Although he opted for anonymity, the teacher—a graduate of Chancellor College—teaches at Zingwangwa Secondary School.

He stays in Nancholi Township, almost five kilometres from his workplace. This means he spends almost K400 everyday on transport.  Then he has to think about his lunch, and all other important human needs that require money.  

“It is terrible. Nobody cares about us—we are forgotten, dead and buried in misery,” he says.

Tragically, the pain of a teacher doesn’t end with issues of shrinking salaries against the rising cost of living.

“The song of lack of teaching and learning materials appears over sung, of course; but the truth remains inviolate, “adds Silumbu.

Few teachers in the country handle classes within the recommended 1: 50 teacher-pupil ratio.

The introduction of the free primary education, coupled with periodic interventions of Mary’s Meals programme, has increased school enrolment.

Katandika, for instance, teaches Standard Four which has 163 pupils.
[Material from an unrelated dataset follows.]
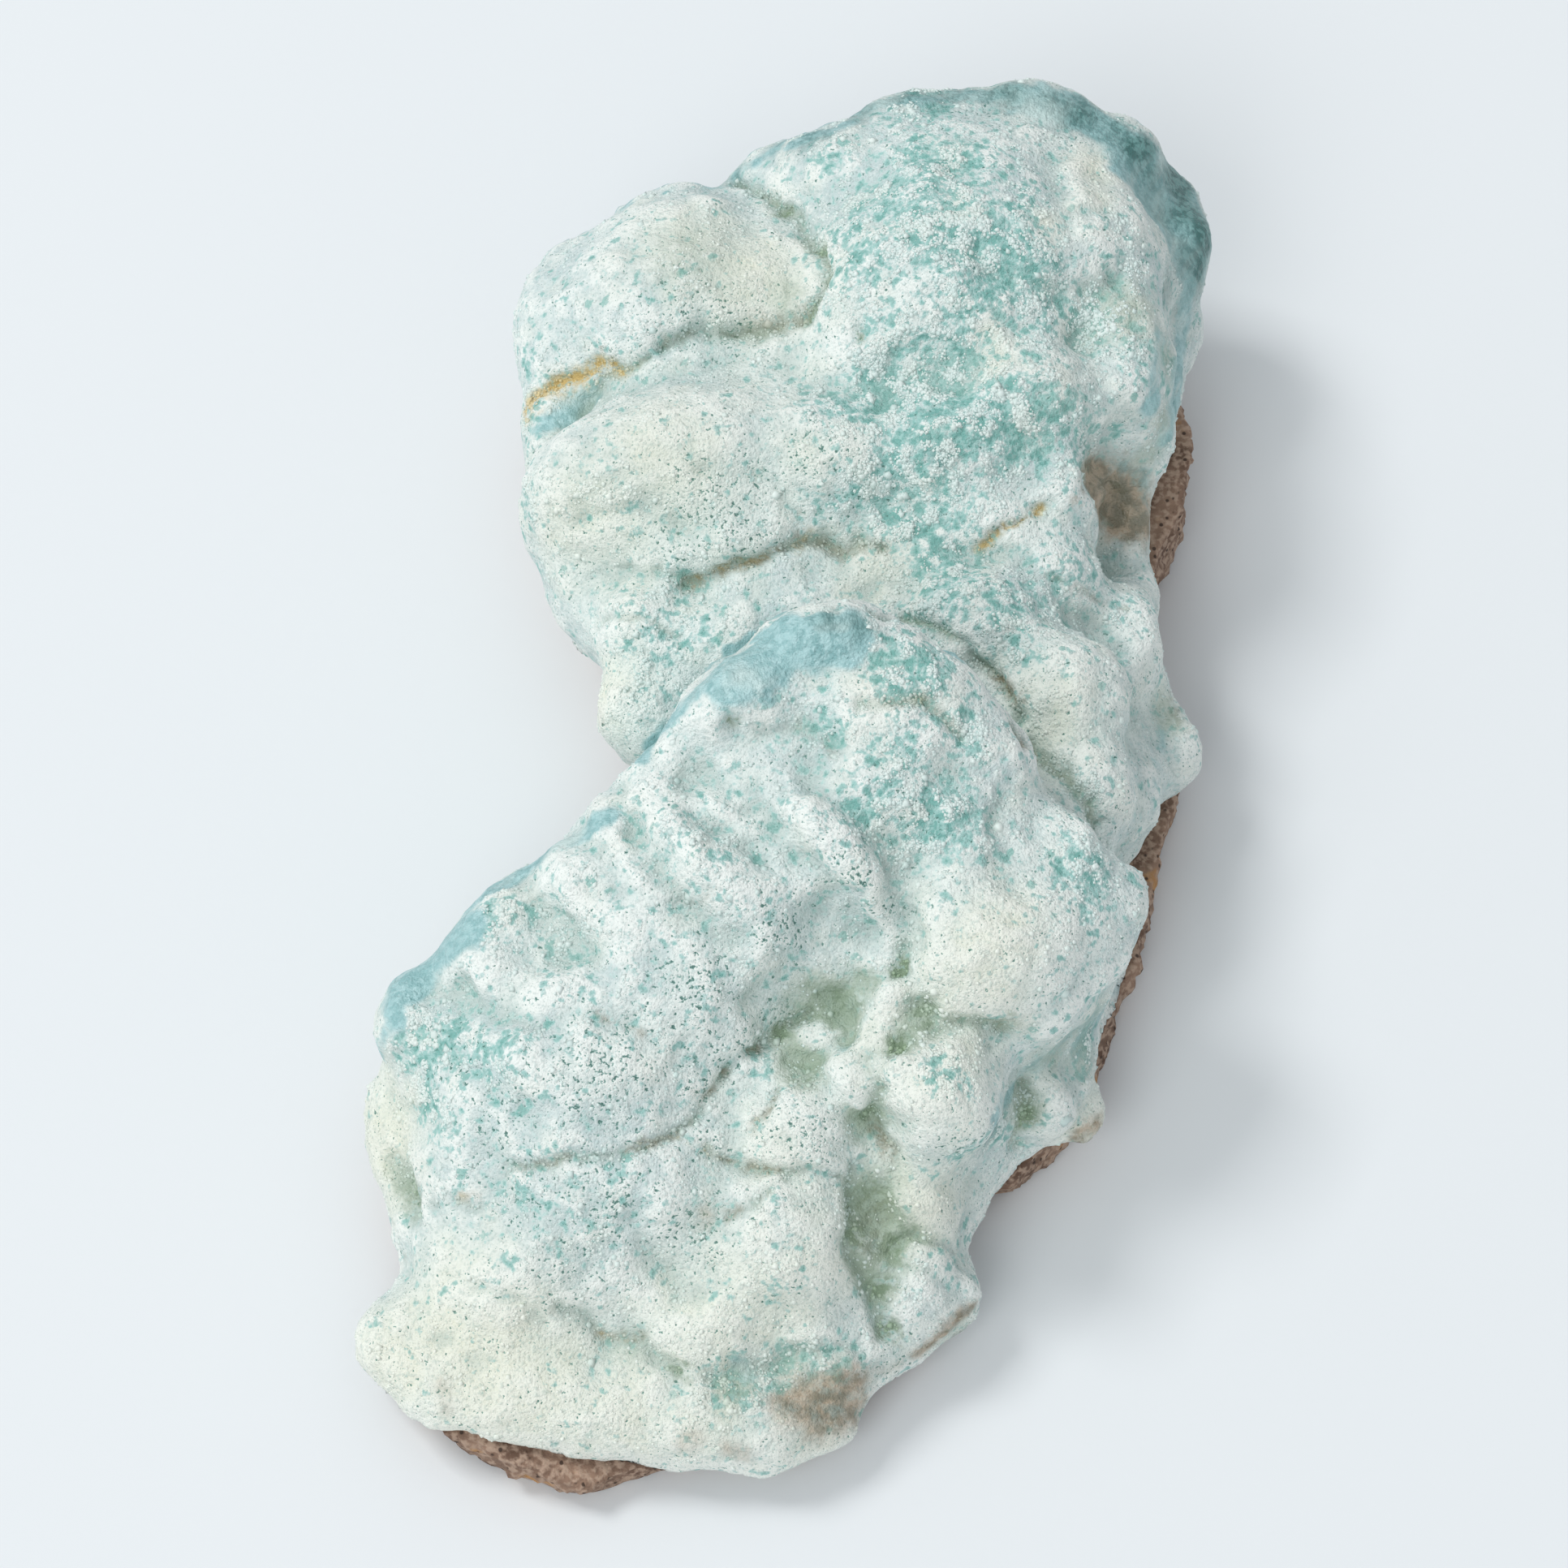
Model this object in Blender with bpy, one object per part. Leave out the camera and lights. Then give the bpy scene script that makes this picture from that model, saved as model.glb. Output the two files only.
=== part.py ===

The lessons are usually held under a shack. Silumbu would consider herself lucky if she knew about Katandika’s situation. She teaches a class of 82.

“You don’t have enough books, or even charts. Yet you have all these pupils. Is this fair?” asks Katandika.

Additionally, the teaching profession, according to Victor Mkandawire, a teacher at Maghemo Secondary School in Karonga, is the only one where you barely have a chance to upgrade your knowledge.

“As knowledge changes, it is imperative that we, as teachers, be the first to regularly attend refresher courses to keep abreast with knowledge. This just doesn’t happen.

“I don’t know how we can be of value to the changing demands of knowledge acquisition. It is just too frustrating,” he says.

So, how can a frustrated teacher help improve the quality of the country’s education? 250 million children worldwide cannot read, write or count well, even those who have spent at least four years in school. This, according to the Global Partnership for Education (GPE), traps them and their communities in poverty, poor health and sometimes violence.

Of course, the GPE partners have made tremendous progress over the past decade in getting children in school and learning, but more needs to be done.

Today, GPE is joining with dozens of other organisations to endorse and help implement the Education First initiative by UN Secretary-General Ban Ki-moon, which will attempt to get all children in school and learning.

“Education is the single best investment countries can make towards building prosperous, healthy and equitable societies,” says Ban.

But this will always be a fool’s dream if a teacher remains this unmotivated and frustrated.

“Teachers play a critical role towards the achievement of the Education for All goals by 2015, nurturing future generations and, therefore, ensuring the sustainable development of societies,” says Limbani Nsapato, an education activist.

Surely, this is a message that need not just be shared as the world, today, celebrates World Teachers Day. In fact, it also resonates well with the words of Bokova that teachers, ultimately, determine our collective ability to innovate, invent, and find solutions for tomorrow.